Israel’s seven lessons for Ukraine

During the Megamarch of Embroidered Shirts in Odesa, 20 May 2017.

[Editor’s note: Author Nataliya Popovych was a speaker at the June 2018 conference “Israel’s Experience of Nation-Building: Lessons for Ukraine” that was supported by the Ukrainian Jewish Encounter and the New Europe Center in Kyiv. The commentary below originally appeared in Ukrainian on Radio Svoboda’s website.]

“Point of View” column

Today Israel is often mentioned as a country that can serve as a role model for Ukraine. It is surrounded by enemies, yet it is capable (at least for now) of ensuring a democratic system. Despite the state of permanent war, Israel’s GNP per capita is over 40,000 dollars, thanks to its innovative economy, relatively small population, and the possibility to influence large international organizations and the decision-making process of leading countries.

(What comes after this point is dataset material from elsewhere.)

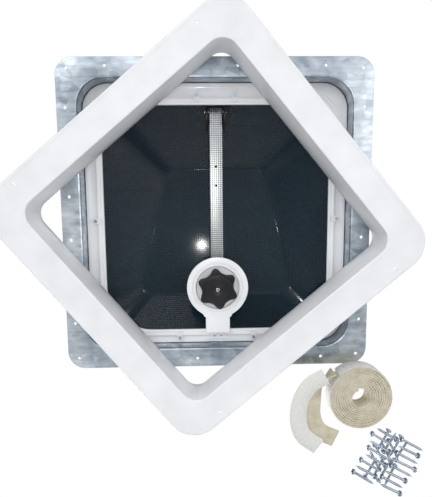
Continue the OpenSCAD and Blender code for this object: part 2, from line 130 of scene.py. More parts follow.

My connection with Israel is linked to the beginning of the leadership academy movement in Ukraine. In late 2014 I had the occasion to provide consultations on questions of Ukraine’s information policy to the head of the Presidential Administration Borys Lozhkin, who invited Erez Eshel, one of the leaders of informal education in Israel, to Ukraine. From this first encounter it was understood that leadership academies are precisely what is needed to create a galaxy of young leaders to serve in all sectors of our country, including the army. Leadership academies in Israel offer ten-month-long programs aimed at strengthening identity and nurturing responsibility and selfless service to the fatherland among young people aged 18 or 19. They have already begun to develop in Ukraine.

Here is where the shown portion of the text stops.